The acquisition makes Brocade look far more like Cisco in the wireless operator space – in its statement, it said the key aim was to address “critical networking requirements from the data center to the wireless network edge”. As enterprise networks and data centers converge with telecoms infrastructure, there are new opportunities for the corporate switch/router vendors, and all of the majors – Cisco, Huawei, HPE and Brocade – are aggressively targeting the segment, which puts further pressure on Juniper, traditionally the most heavily focused on operators. Brocade expects that, with the acquisition of Ruckus, it will claim number one spot in service provider WiFi as well as storage area networking, while being number two in data center networking, and number three in enterprise WLAN.

By contrast, Juniper has lost several strategic partners to others’ acquisitions recently – its sales and marketing arrangement with Nokia will be squeezed out by the Alcatel-Lucent merger; reports that it might be bought by Ericsson ended when the Swedish firm got into bed with Cisco; and HPE snapped up Juniper’s previous WiFi partner Aruba. Juniper’s own WiFi acquisition, of Trapeze Networks back in 2010, failed to deliver the results the firm had hoped for and it has remained a tiny player in the WLAN market with less than 1% share, excluding its Ruckus reseller pact. That was to have expanded into a strategic deal, with plans to integrate the WiFi technology into Juniper’s Ethernet switch.

Brocade’s move has left it as a wallflower in the accelerating search for strategic partners to address the new-look carrier network market, one categorized by virtualization and software-defined networking (SDN), wireless-first access, cloud and video infrastructure, and increasingly commoditized switches and routers. It has not stood still – it recently laid the foundations of an optical business with the acquisition of BTI and its products for superfast interconnections between data centers, and it has been ahead of the game in some of its SDN moves. CEO Rami Rahim has intensified the focus on physical and SDN networks while relying more heavily on partners in less fundamental areas like WLAN, and he believes in blurring the lines between enterprise and service provider portfolios as these requirements increasingly converge.

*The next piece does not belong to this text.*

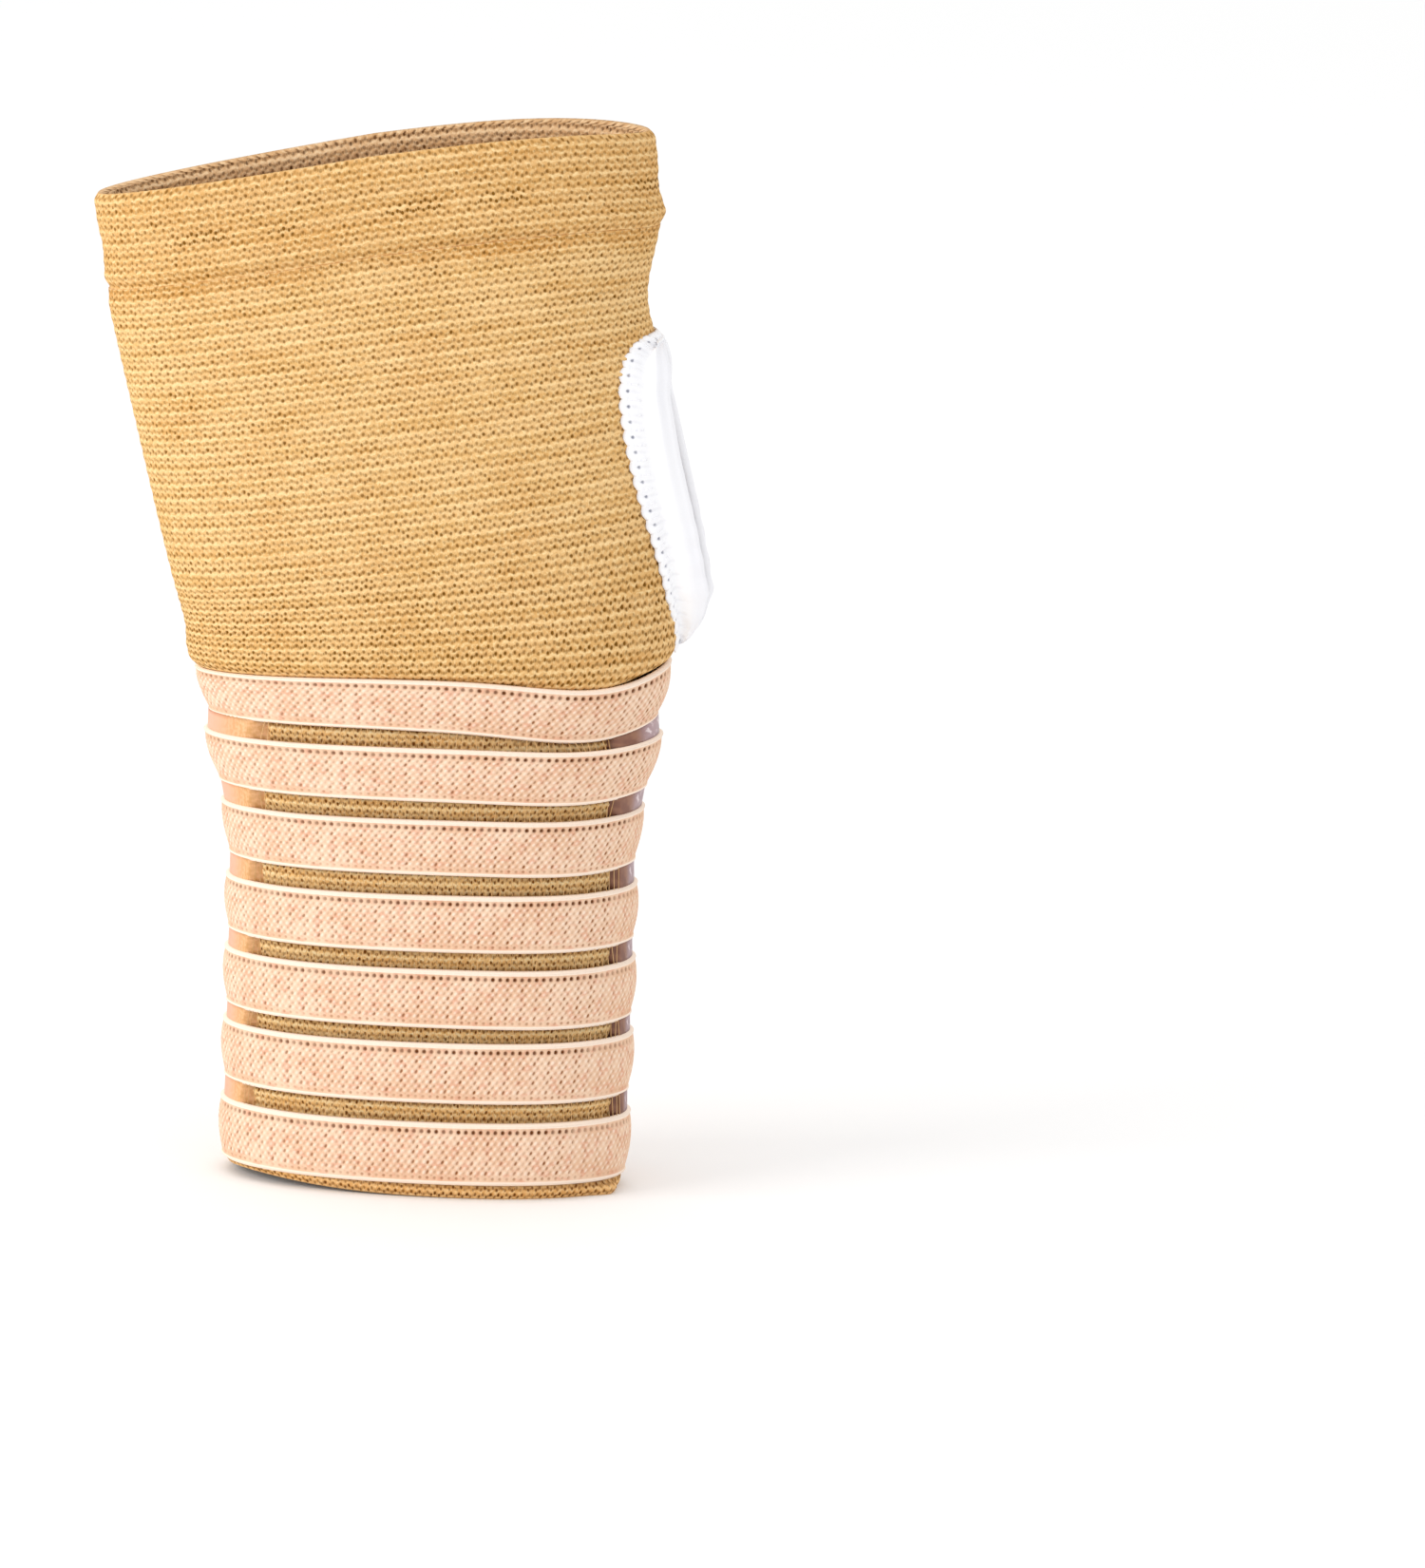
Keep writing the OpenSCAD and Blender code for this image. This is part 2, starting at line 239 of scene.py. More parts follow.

However, losing Ruckus to Brocade may sound the death knell for any presence in the wireless and access market, leaving its competitor in the stronger position to challenge Cisco as an end-to-end player stretching from cloud platforms to the mobile edge. Like Cisco and Juniper, Brocade has been working hard in the NFV (Network Functions Virtualization) area, partly as a way to penetrate the carrier and access network markets by the back door as these shift away from traditional platforms. Now Ruckus will help it to extend its reach further, complementing previous purchases like Connectem and giving it many of the tools to provide the flexible, on -demand networks that operators will demand in future.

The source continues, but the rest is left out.